Heather Thomas, Lee Majors, Douglas Barr, Jo Ann Pflug

Then theme song happens. Oh, the song, actually performed by Lee Majors, doing his best country singer spin on lines like, “Well, I’m not the kind to kiss and tell, But I’ve been seen with Farrah/I’ve never been with anything less than a nine, so fine/I’ve been on fire with Sally Field, gone fast with a girl named Bo/but somehow they just don’t up as mine.”

This was at a time when Majors was either still married to Farrah Fawcett or freshly divorced, and she even puts in a cameo as herself at the end of the pilot.

The rest of the song will progress by continually name-dropping popular starlets of the era and lamenting that they all ended with the lead male stars because no one pays attention to the unknown stuntman, as per the chorus, “I might fall from a tall building, I might roll a brand new car/’Cause I’m the unknown stuntman that made Redford such a star.”

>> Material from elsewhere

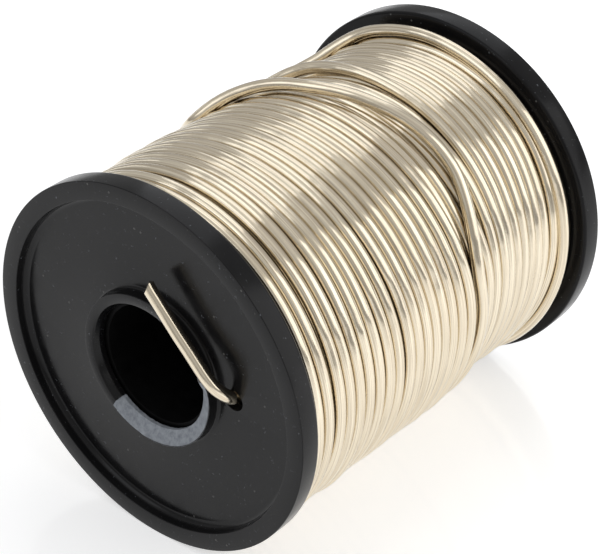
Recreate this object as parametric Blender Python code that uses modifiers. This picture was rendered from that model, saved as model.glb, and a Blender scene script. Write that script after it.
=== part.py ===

Sure, by the time that comes in the pilot there’s already been 7 minutes of action, a voice-over prologue and a traditional opening credits sequence. Why should that stop them? In fact, they love their theme song so much that it plays in full at least two more times throughout the pilot, which ends with a police car chase across a border and a casually racist group of black characters airlifted by helicoptor and left for dead on top of a completely isolated mountain range accessible only by helicopter. It’s okay, though, because they were bad guys, and Lee Majors got the best of them using his completely convenient knowledge of Hollywood stunts.

I can’t really speak to the rest of the series as I have only seen the first three episodes at this point, each of them perfectly reliable formulaic “bounty of the week” episodes with plenty of inside Hollywood jokes (like a director whose ignorance about a stunt would have resulted in Heather Thomas’ broken neck). At times, it feels like an action movie version of The Rockford Files, and other times like a TV show I should have always had in my life but never did. My enjoyment of it might be from a slightly ironic, detached point of view, but it is a pretty thorough enjoyment nonetheless.

What about you? Is this a thing you’d ever heard of before?